STATED EXERCISE ->
Provide the data again in its entirety, exactly as given.

RECORDED INFORMATION ->

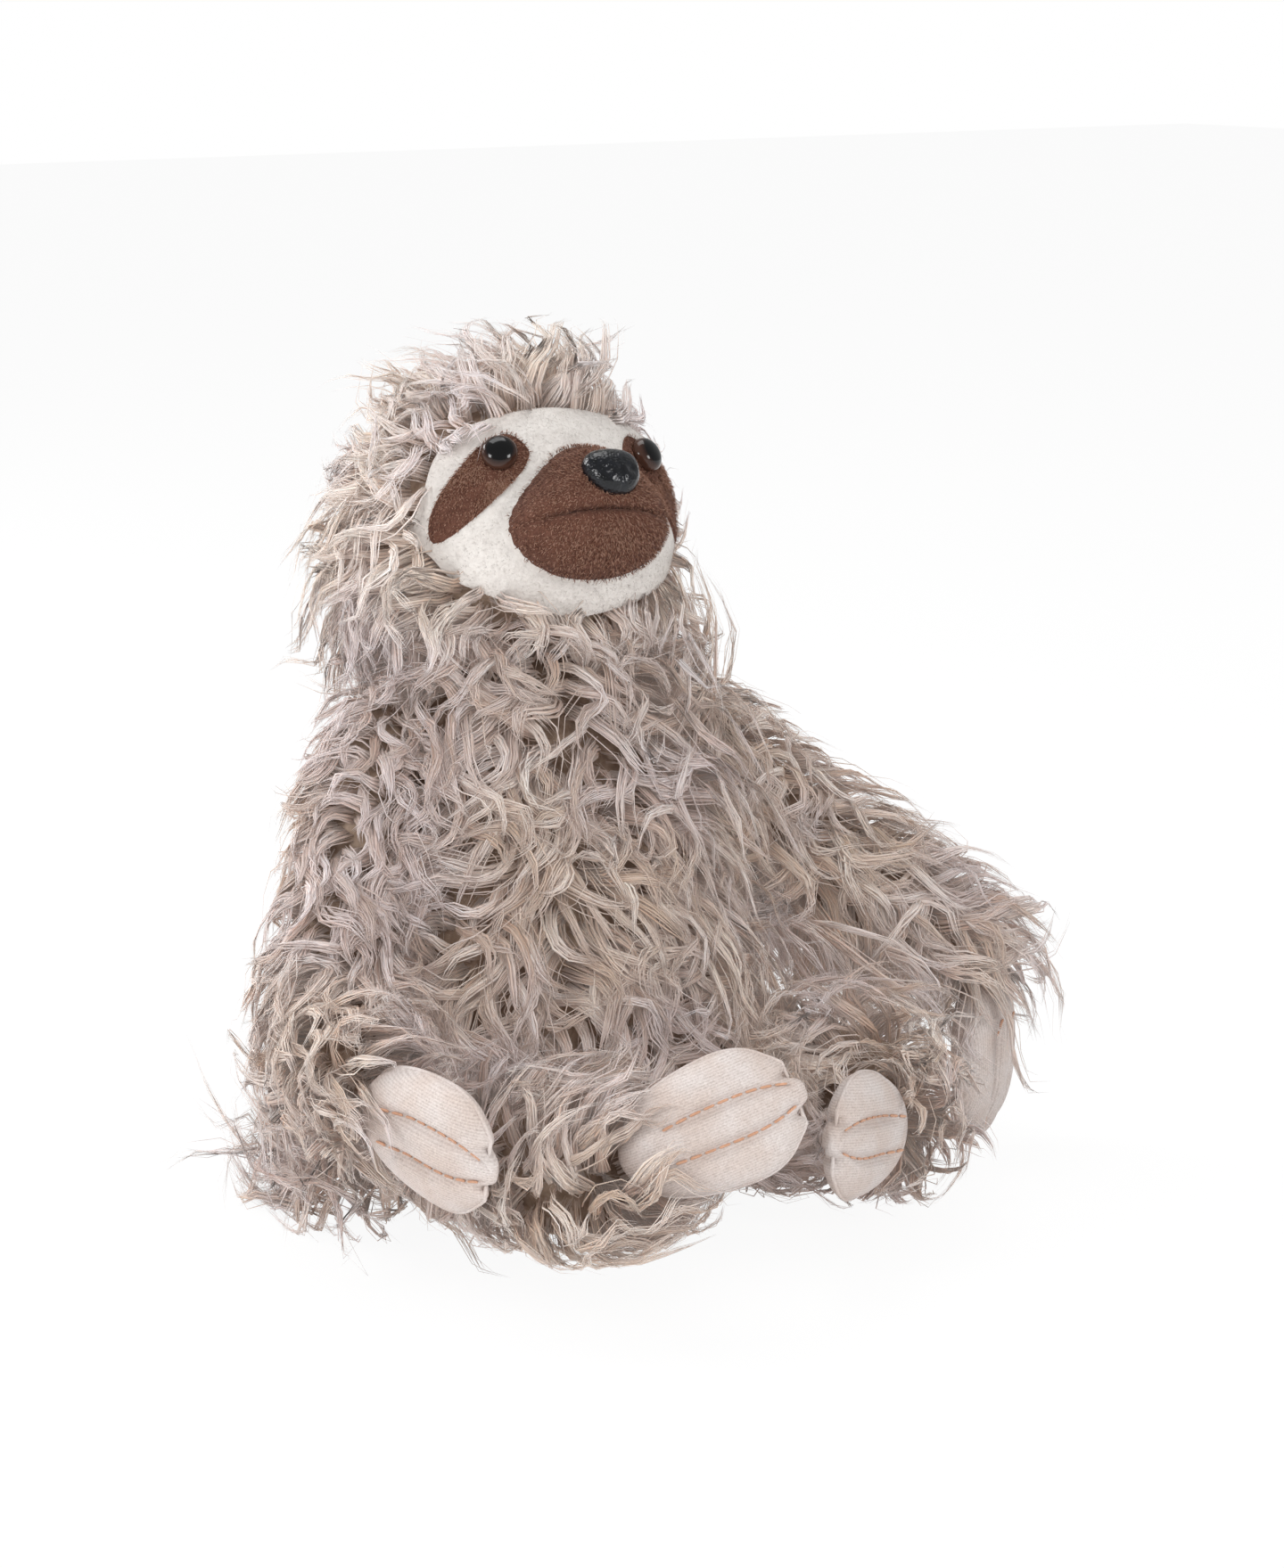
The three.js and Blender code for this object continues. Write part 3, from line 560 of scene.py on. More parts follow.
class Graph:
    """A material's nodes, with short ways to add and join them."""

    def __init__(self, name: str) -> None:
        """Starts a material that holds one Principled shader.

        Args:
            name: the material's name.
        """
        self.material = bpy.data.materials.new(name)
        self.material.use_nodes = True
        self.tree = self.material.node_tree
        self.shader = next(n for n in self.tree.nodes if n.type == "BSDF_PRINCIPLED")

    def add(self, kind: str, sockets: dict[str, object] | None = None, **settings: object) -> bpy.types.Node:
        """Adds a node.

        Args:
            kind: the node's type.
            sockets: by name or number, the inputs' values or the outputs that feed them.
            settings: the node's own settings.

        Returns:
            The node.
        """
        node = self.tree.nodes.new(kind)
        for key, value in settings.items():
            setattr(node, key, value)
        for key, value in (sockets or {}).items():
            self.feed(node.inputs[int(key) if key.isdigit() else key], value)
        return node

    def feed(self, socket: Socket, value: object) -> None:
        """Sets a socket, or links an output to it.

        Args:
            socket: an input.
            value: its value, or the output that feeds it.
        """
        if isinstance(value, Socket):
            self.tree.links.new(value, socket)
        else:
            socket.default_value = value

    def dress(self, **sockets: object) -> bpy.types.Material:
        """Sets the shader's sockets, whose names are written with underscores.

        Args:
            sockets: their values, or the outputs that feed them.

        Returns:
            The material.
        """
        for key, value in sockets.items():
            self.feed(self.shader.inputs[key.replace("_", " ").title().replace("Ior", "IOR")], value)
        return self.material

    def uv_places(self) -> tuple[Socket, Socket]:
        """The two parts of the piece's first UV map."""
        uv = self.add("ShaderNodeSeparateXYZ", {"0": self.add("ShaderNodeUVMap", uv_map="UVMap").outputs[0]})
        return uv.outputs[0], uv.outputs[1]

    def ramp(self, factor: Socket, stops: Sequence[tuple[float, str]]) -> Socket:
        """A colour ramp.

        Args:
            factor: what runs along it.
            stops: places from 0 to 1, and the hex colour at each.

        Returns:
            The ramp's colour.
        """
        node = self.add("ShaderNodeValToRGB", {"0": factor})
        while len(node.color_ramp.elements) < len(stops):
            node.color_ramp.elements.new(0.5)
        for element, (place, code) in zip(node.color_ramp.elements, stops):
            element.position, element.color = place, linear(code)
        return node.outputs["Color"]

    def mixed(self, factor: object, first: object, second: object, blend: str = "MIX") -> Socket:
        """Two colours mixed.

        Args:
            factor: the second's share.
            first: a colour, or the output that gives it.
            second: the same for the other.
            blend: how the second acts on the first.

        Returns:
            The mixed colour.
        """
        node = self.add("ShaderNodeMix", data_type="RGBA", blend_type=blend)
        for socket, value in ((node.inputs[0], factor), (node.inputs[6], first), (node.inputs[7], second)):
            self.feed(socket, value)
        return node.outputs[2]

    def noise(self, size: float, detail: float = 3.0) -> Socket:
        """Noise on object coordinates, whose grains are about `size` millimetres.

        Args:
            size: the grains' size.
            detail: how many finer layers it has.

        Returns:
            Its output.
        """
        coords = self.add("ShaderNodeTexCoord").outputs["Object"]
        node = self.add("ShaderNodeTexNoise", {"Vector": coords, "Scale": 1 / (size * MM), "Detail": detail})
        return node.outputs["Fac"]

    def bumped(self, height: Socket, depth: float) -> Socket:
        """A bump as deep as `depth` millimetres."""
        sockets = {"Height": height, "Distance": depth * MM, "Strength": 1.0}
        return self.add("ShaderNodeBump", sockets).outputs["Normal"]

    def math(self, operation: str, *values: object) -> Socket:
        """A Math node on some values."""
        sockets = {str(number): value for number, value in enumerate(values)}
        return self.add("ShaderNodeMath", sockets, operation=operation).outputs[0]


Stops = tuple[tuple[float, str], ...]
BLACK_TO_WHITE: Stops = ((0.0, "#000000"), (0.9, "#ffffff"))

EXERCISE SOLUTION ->
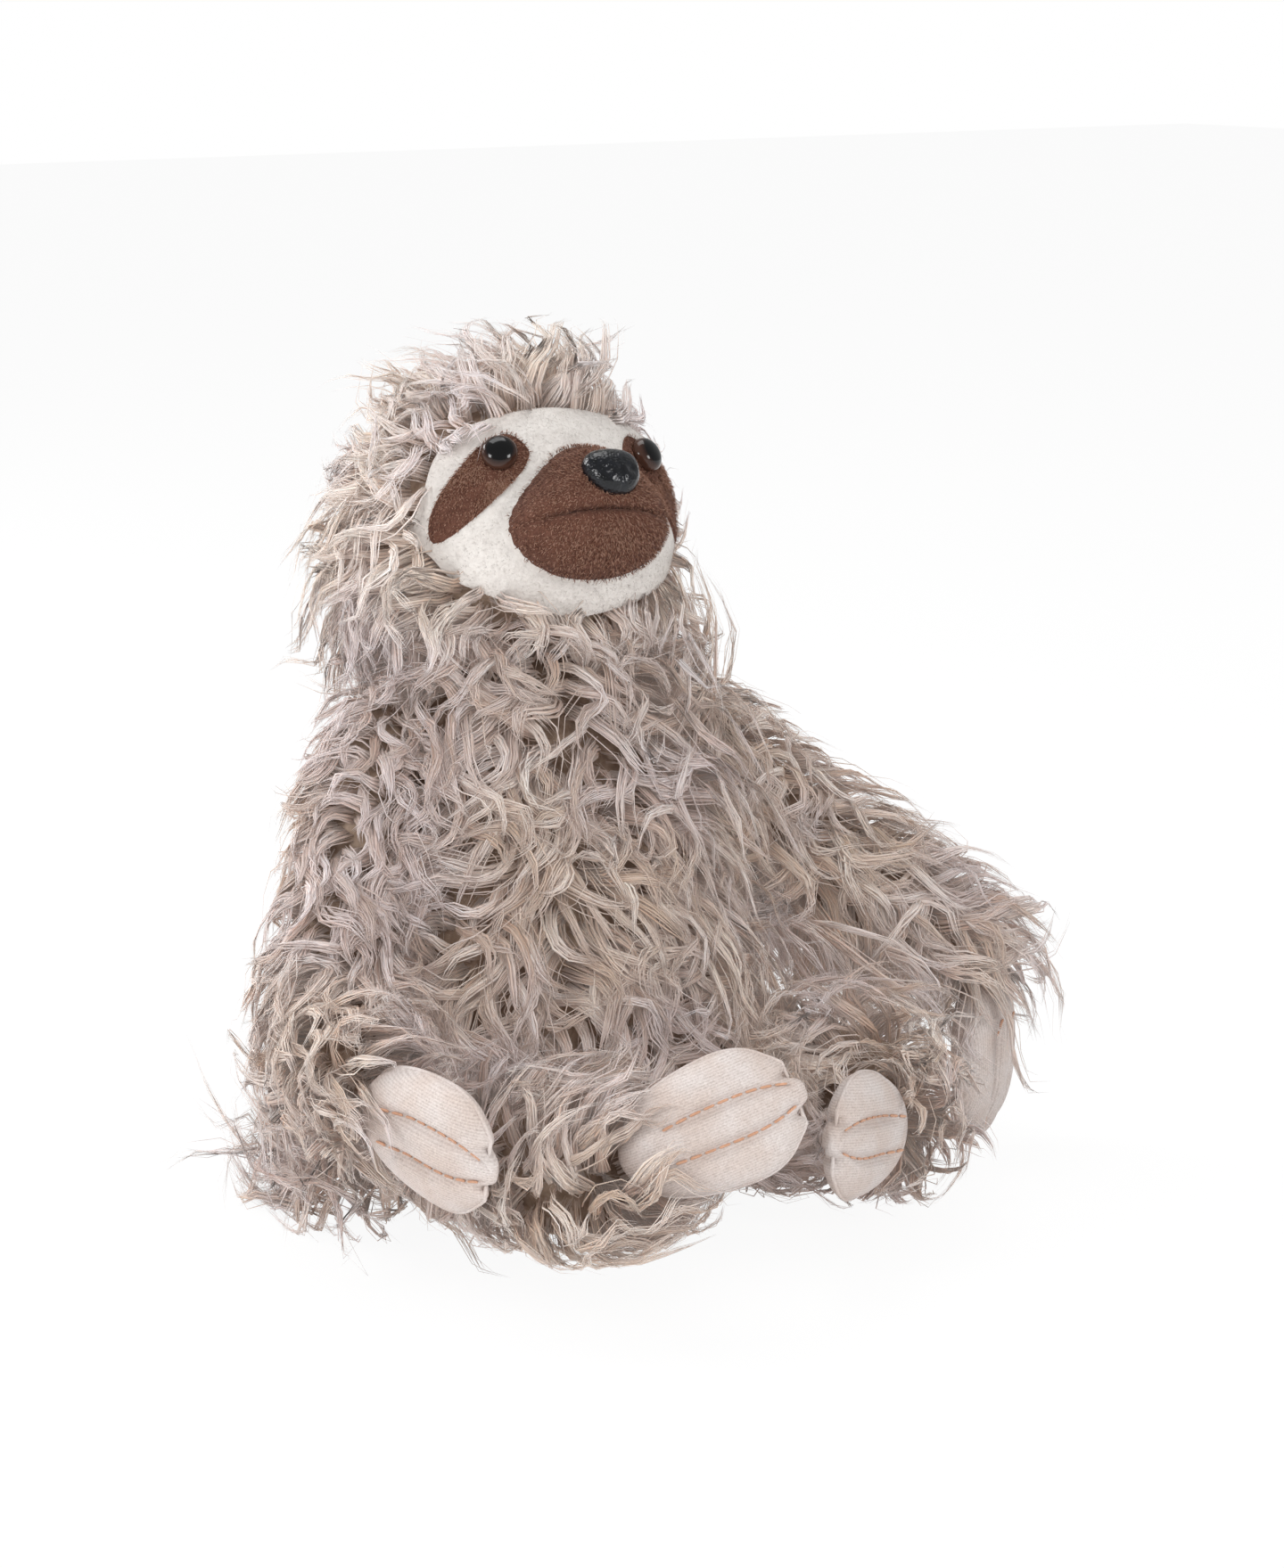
The three.js and Blender code for this object continues. Write part 3, from line 560 of scene.py on. More parts follow.
class Graph:
    """A material's nodes, with short ways to add and join them."""

    def __init__(self, name: str) -> None:
        """Starts a material that holds one Principled shader.

        Args:
            name: the material's name.
        """
        self.material = bpy.data.materials.new(name)
        self.material.use_nodes = True
        self.tree = self.material.node_tree
        self.shader = next(n for n in self.tree.nodes if n.type == "BSDF_PRINCIPLED")

    def add(self, kind: str, sockets: dict[str, object] | None = None, **settings: object) -> bpy.types.Node:
        """Adds a node.

        Args:
            kind: the node's type.
            sockets: by name or number, the inputs' values or the outputs that feed them.
            settings: the node's own settings.

        Returns:
            The node.
        """
        node = self.tree.nodes.new(kind)
        for key, value in settings.items():
            setattr(node, key, value)
        for key, value in (sockets or {}).items():
            self.feed(node.inputs[int(key) if key.isdigit() else key], value)
        return node

    def feed(self, socket: Socket, value: object) -> None:
        """Sets a socket, or links an output to it.

        Args:
            socket: an input.
            value: its value, or the output that feeds it.
        """
        if isinstance(value, Socket):
            self.tree.links.new(value, socket)
        else:
            socket.default_value = value

    def dress(self, **sockets: object) -> bpy.types.Material:
        """Sets the shader's sockets, whose names are written with underscores.

        Args:
            sockets: their values, or the outputs that feed them.

        Returns:
            The material.
        """
        for key, value in sockets.items():
            self.feed(self.shader.inputs[key.replace("_", " ").title().replace("Ior", "IOR")], value)
        return self.material

    def uv_places(self) -> tuple[Socket, Socket]:
        """The two parts of the piece's first UV map."""
        uv = self.add("ShaderNodeSeparateXYZ", {"0": self.add("ShaderNodeUVMap", uv_map="UVMap").outputs[0]})
        return uv.outputs[0], uv.outputs[1]

    def ramp(self, factor: Socket, stops: Sequence[tuple[float, str]]) -> Socket:
        """A colour ramp.

        Args:
            factor: what runs along it.
            stops: places from 0 to 1, and the hex colour at each.

        Returns:
            The ramp's colour.
        """
        node = self.add("ShaderNodeValToRGB", {"0": factor})
        while len(node.color_ramp.elements) < len(stops):
            node.color_ramp.elements.new(0.5)
        for element, (place, code) in zip(node.color_ramp.elements, stops):
            element.position, element.color = place, linear(code)
        return node.outputs["Color"]

    def mixed(self, factor: object, first: object, second: object, blend: str = "MIX") -> Socket:
        """Two colours mixed.

        Args:
            factor: the second's share.
            first: a colour, or the output that gives it.
            second: the same for the other.
            blend: how the second acts on the first.

        Returns:
            The mixed colour.
        """
        node = self.add("ShaderNodeMix", data_type="RGBA", blend_type=blend)
        for socket, value in ((node.inputs[0], factor), (node.inputs[6], first), (node.inputs[7], second)):
            self.feed(socket, value)
        return node.outputs[2]

    def noise(self, size: float, detail: float = 3.0) -> Socket:
        """Noise on object coordinates, whose grains are about `size` millimetres.

        Args:
            size: the grains' size.
            detail: how many finer layers it has.

        Returns:
            Its output.
        """
        coords = self.add("ShaderNodeTexCoord").outputs["Object"]
        node = self.add("ShaderNodeTexNoise", {"Vector": coords, "Scale": 1 / (size * MM), "Detail": detail})
        return node.outputs["Fac"]

    def bumped(self, height: Socket, depth: float) -> Socket:
        """A bump as deep as `depth` millimetres."""
        sockets = {"Height": height, "Distance": depth * MM, "Strength": 1.0}
        return self.add("ShaderNodeBump", sockets).outputs["Normal"]

    def math(self, operation: str, *values: object) -> Socket:
        """A Math node on some values."""
        sockets = {str(number): value for number, value in enumerate(values)}
        return self.add("ShaderNodeMath", sockets, operation=operation).outputs[0]


Stops = tuple[tuple[float, str], ...]
BLACK_TO_WHITE: Stops = ((0.0, "#000000"), (0.9, "#ffffff"))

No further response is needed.